I don't think you can fairly use your rube goldberg bufferred contraption as representative of heating and DHW demands. that eliminates a LOT of space heating cycles during shoulder seasons when apparent load is below min mod. In a more typical application I will stand by my statement that on cycling at least you are well over an order of magnitude increase for a modulating on demand heater in a space heat application. But I will acknowledge that is not a scientific analysis, for sure.

Without knowing exactly what we're dealing with on the wood-boiler store, I'd hazard it could be controlled/designed for significantly fewer cycles than my kludge, given the thermal mass of most wood-boiler buffers (way more than 48 gallons of water, I'd hazard.)

If you use the EIA data for all of New England, the space heating to hot water BTUs are about 4/1, (3.7/1 for MA) not exactly a mild climate, and still well below an order of magnitude. See the US, NE, and MA pie charts:

http://www.eia.gov/consumption/residential/reports/2009/state_briefs/pdf/ma.pdf

It's not that different in WI (climate zones 6 & 7):

http://www.eia.gov/consumption/residential/reports/2009/state_briefs/pdf/wi.pdf (also about 3.7/1, just like MA, albeit with colder incoming water temps and colder winter outdoor temps.)

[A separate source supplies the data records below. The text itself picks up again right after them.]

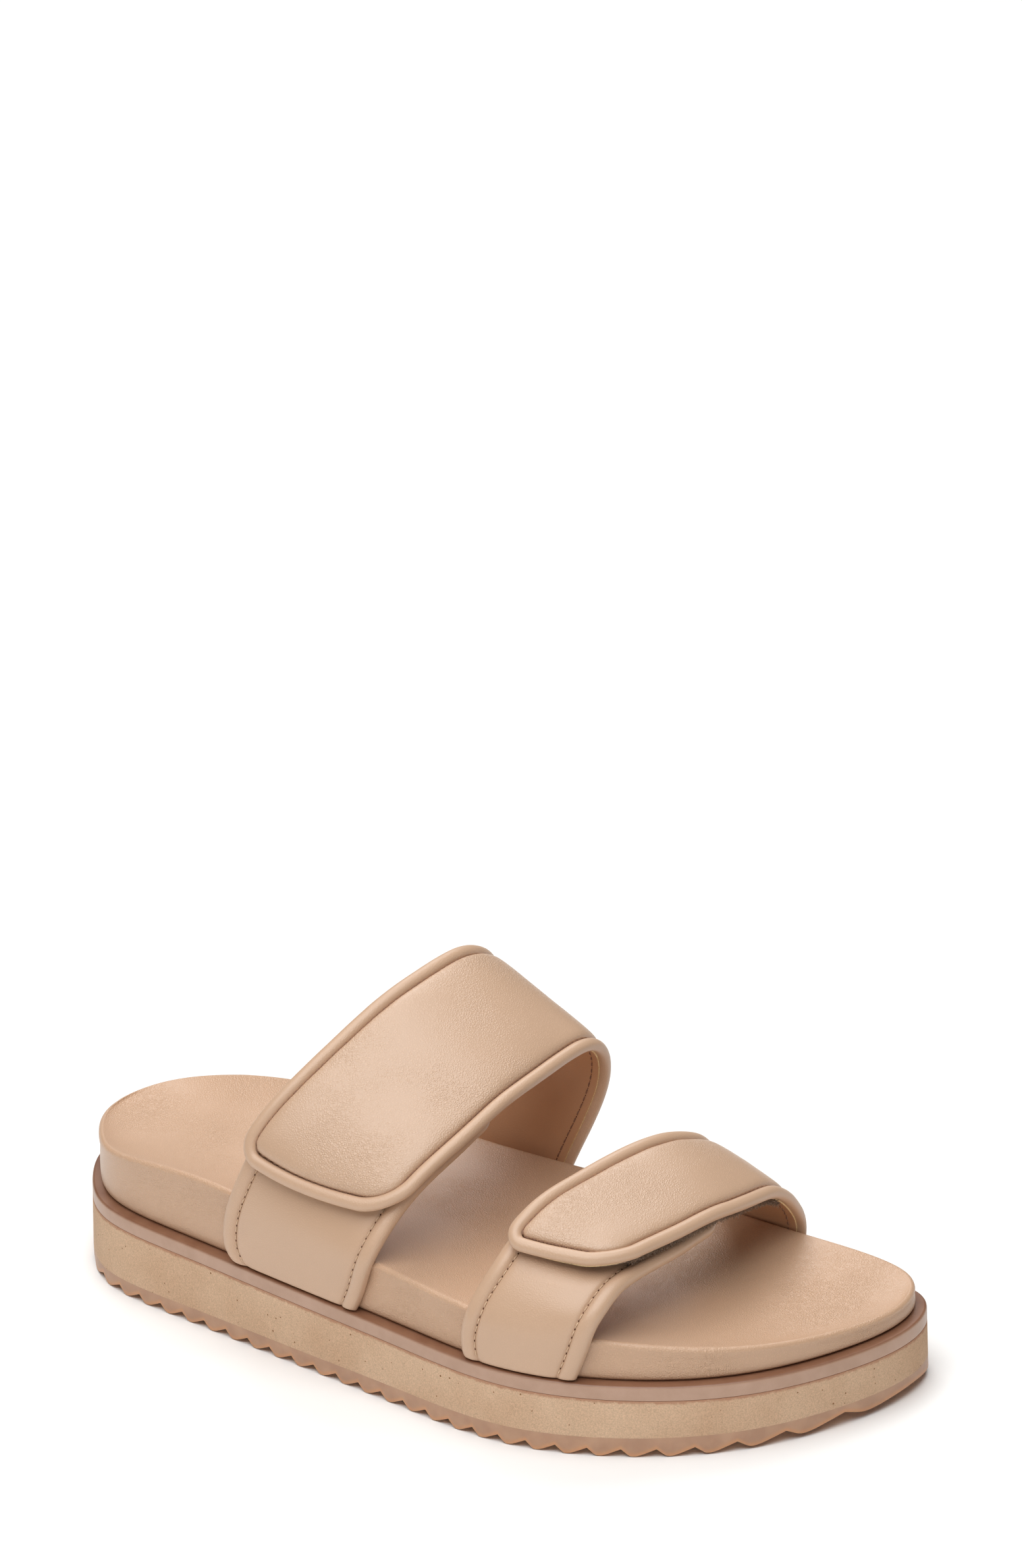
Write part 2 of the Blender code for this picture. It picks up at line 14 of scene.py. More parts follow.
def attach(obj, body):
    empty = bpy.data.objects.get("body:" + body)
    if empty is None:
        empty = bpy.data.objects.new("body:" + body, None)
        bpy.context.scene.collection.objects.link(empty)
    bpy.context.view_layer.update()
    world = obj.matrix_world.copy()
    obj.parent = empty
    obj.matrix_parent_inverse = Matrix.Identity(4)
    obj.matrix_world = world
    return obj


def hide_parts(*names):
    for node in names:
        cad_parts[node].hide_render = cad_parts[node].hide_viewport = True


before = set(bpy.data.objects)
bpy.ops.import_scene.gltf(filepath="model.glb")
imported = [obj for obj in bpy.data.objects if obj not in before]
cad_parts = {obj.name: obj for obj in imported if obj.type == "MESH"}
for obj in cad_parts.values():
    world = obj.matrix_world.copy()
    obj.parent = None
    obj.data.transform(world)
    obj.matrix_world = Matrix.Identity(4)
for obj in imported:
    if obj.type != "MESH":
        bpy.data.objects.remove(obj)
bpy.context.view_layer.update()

# Camera, light and floor
# The camera stands about 2.9 m off, looks down some 23 degrees and is turned a little on its axis.
# A wide soft box hangs over the shoe, one behind it washes the paper, a standing one puts a sheen on
# the top faces and a low one fills the near side.


def linear(colour):
    """Linear colour of an sRGB hex value."""
    parts = [int(colour[i : i + 2], 16) / 255 for i in (1, 3, 5)]
    return (*[c / 12.92 if c <= 0.04045 else ((c + 0.055) / 1.055) ** 2.4 for c in parts], 1.0)


def link(look, node, sources):
    """Feeds a node's sockets, each from an output or from the first one that another node has in use."""
    for key, source in sources.items():
        if isinstance(source, bpy.types.Node):
            source = next(output for output in source.outputs if output.enabled)
        look.node_tree.links.new(source, node.inputs[key])


def add(look, kind, settings, sources=None):
    """Adds a node to a material: settings name its properties or sockets, sources feed its sockets."""
    node = look.node_tree.nodes.new("ShaderNode" + kind)
    for key, value in settings.items():
        if key == "ramp":
            for stop, (at, colour) in zip(node.color_ramp.elements, value):
                stop.position, stop.color = at, linear(colour)
        elif isinstance(key, str) and hasattr(node, key):
            setattr(node, key, value)
        else:
            node.inputs[key].default_value = value
    link(look, node, sources or {})
    return node


def new_look(name, settings):
    """A new material and its shader, with the numbers that hold all over the piece set on the shader."""
    look = bpy.data.materials.new(name)
    look.use_nodes = True
    shader = look.node_tree.nodes["Principled BSDF"]
    for key, value in settings.items():
        shader.inputs[key].default_value = value
    return look, shader


bpy.ops.object.select_all(action="DESELECT")
bpy.ops.object.camera_add()
camera = bpy.context.object
camera.name = "camera"
axes = Matrix(
    (
        (0.833069, 0.552042, -0.035344),
        (-0.185668, 0.339225, 0.922202),
        (0.521081, -0.76169, 0.38509),
    )
)
camera.matrix_world = Matrix.Translation((1.479925, -2.128935, 1.254874)) @ axes.transposed().to_4x4()
camera.data.sensor_width = 36.0
camera.data.lens = 224.844
camera.data.clip_end = 30.0
bpy.context.scene.camera = camera

for name, place, aim, size, watts in (
    ("soft_box_top", (0.1, -0.58, 1.75), (0.0, 0.0, 0.0), 2.0, 40.5),
    ("soft_box_back", (-1.0, 1.5, 2.3), (-0.7, 1.2, 0.0), 1.8, 38.0),
    ("soft_box_standing", (-1.1, 1.6, 0.85), (0.0, 0.0, 0.05), 1.3, 2.0),
    ("soft_box_low", (1.1, -1.6, 0.42), (0.0, 0.0, 0.03), 1.0, 3.0),
):
    bpy.ops.object.light_add(type="AREA", location=place)
    lamp = bpy.context.object
    lamp.name = name
    lamp.data.size = size
    lamp.data.energy = watts
    lamp.rotation_euler = (Vector(aim) - Vector(place)).to_track_quat("-Z", "Y").to_euler()

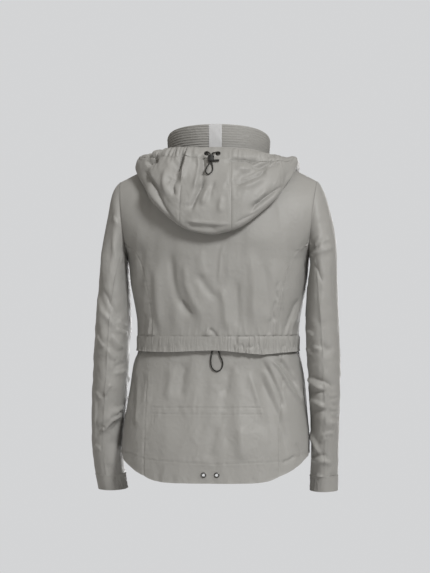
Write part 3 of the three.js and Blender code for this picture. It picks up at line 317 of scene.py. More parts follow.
RIGHT_SLEEVE = table(
    SLEEVE_NAMES,
    (0, 181, -206, 197, -60, -4, 61),
    (8, 182.6, -212, 202.5, -66, -4, 63),
    (20, 183.4, -219, 210.5, -83, -4, 65),
    (36, 183.6, -227, 219, -110, -4, 67),
    (56, 182.6, -237, 227.5, -143, -3, 69),
    (80, 181, -249, 234, -184, -3, 70),
    (108, 179.5, -265, 236.5, -232, -2, 70),
    (146, 177, -290, 237.5, -285, -1, 68),
    (190, 175, -332, 239, -332, 1, 65),
    (230, 175.5, -372, 240.5, -372, 3, 63),
    (270, 177.5, -412, 242, -412, 3, 62),
    (320, 181, -462, 242.5, -462, -1, 61),
    (370, 183, -510, 241.5, -510, -9, 58),
    (415, 184.5, -555, 240, -555, -18, 55),
    (455, 185, -595, 238, -595, -27, 52),
    (495, 183.5, -636, 237, -636, -36, 48),
    (535, 182, -678, 237, -678, -44, 46),
)
SLEEVE_SEAM = table(
    ("down", "round"), (0, 128), (50, 119), (110, 105), (190, 91), (300, 88), (535, 86)
)


def sleeve_point(sections, hand, round_, down):
    """round_ is 0 at the sleeve's outer side, 90 at the back and 180 next to the body."""
    c, s = np.cos(round_ * DEGREE), np.sin(round_ * DEGREE)
    out = (1 + c) / 2
    fullness = lerp(1, 0.92, smooth(down / 100))
    return place(
        hand * lerp(read(sections, "inner_x", down), read(sections, "outer_x", down), out),
        read(sections, "y", down) + read(sections, "depth", down) * np.sign(s) * np.abs(s) ** fullness,
        lerp(read(sections, "inner_z", down), read(sections, "outer_z", down), out),
    )


# The hood hangs down the back as an open pouch: from the collar seam down to a fold and back up to its edge.
HOOD_NAMES = ("turn", "fold_x", "fold_z", "edge_x", "edge_y", "edge_z", "lift", "thick", "bulge")
HOOD_LEFT = table(
    HOOD_NAMES,
    (0, 0, -165, 0, 97, 3, 2.8, 32, 16),
    (20, 50, -154, 45, 94, 4, 2.8, 32, 16),
    (40, 97, -120, 82, 79, 5, 3, 31, 14),
    (60, 134, -80, 112, 53, 0, 4, 29, 10),
    (74, 154, -54, 127, 30, -5, 5, 27, 7),
    (87, 158, -44, 136, 5, -6, 7, 27, 5),
    (100, 150, -57, 138, -28, -7, 6, 28, 4),
    (118, 124, -76, 122, -63, -21, 5, 27, 4),
    (138, 88, -95, 90, -89, -46, 4.5, 21, 2),
    (160, 44, -110, 46, -109, -68, 4, 17, 1),
)
HOOD_RIGHT = table(
    HOOD_NAMES,
    (0, 0, -165, 0, 97, 3, 2.8, 32, 16),
    (20, 50, -152, 45, 94, 1, 2.8, 32, 16),
    (40, 95, -118, 84, 79, -4, 3, 31, 14),
    (60, 128, -84, 116, 53, -9, 4, 29, 9),
    (74, 146, -60, 133, 29, -13, 5, 27, 6),
    (87, 151, -42, 142, 4, -12, 7, 27, 4),
    (100, 144, -56, 140, -28, -12, 6, 27, 4),
    (118, 122, -76, 122, -63, -23, 5, 26, 4),
    (138, 88, -95, 90, -89, -46, 4.5, 21, 2),
    (160, 44, -110, 46, -109, -68, 4, 17, 1),
)


def find_on_body(x, z, face):
    """The body's own place (u, v) that is seen at x, z from behind or in front."""
    u, v = np.clip(x / 195, -0.98, 0.98), np.full_like(x, 0.4)
    d = 1e-3
    for _ in range(40):
        here = upper(u, v, face)
        du = (upper(u + d, v, face) - here) / d
        dv = (upper(u, v - d, face) - here) / -d
        off_x, off_z = x - here[..., 0], z - here[..., 2]
        size = du[..., 0] * dv[..., 2] - du[..., 2] * dv[..., 0]
        u = np.clip(u + 0.7 * (off_x * dv[..., 2] - off_z * dv[..., 0]) / size, -0.99, 0.99)
        v = np.clip(v + 0.7 * (du[..., 0] * off_z - du[..., 2] * off_x) / size, 0.02, 0.985)
    return u, v


def over_body(u, v, lift):
    """Height above the body at u, v. Past the shoulder seam, v over 1 runs on down the front."""
    face = np.where(v > 1, -1.0, 1.0)
    w = np.where(v > 1, 2 - v, v)
    d, wide = 1e-3, 0.08  # wide smooths the bend below the end of the collar seam
    u0, w0 = np.clip(u, wide - 1, 1 - wide), np.clip(w, d, 1 - d)
    across = upper(u0 + wide, w0, face) - upper(u0 - wide, w0, face)
    up = upper(u0, w0 + d, face) - upper(u0, w0 - d, face)
    normal = unit(np.cross(across, up) * -face[..., None])
    seam = armhole(0.0) - neck(90.0)
    square = unit(place(-np.sign(u) * seam[2], 0, seam[0]))
    normal = unit(lerp(normal, square, smooth(1 - np.abs(v - 1) / 0.2)[..., None]))
    return upper(u, w, face) + normal * np.broadcast_to(lift, u.shape)[..., None]


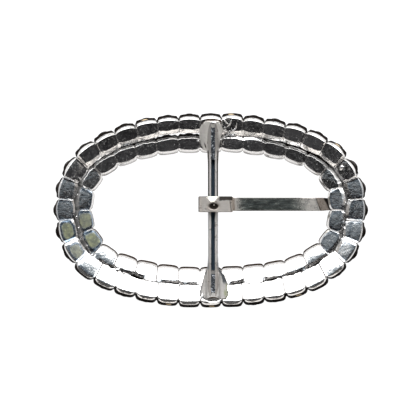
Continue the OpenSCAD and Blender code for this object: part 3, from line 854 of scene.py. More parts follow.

I suspect there are families of 8 that burning more fuel for domestic hot water in a tankless than I burn annually for all of it in the Rube Goldberg contraption (and I'll bet they won't have to make a warranty claim either), but while my house be near the left side 1-sigma mark, our total energy use is still in the middle zone, not super-outliers by any means. With the drainwater heat recovery in the system my heating/hot-water ratio is probably higher than the MA average, but the overall space-heating + water-heating energy use somewhat lower than the MA average.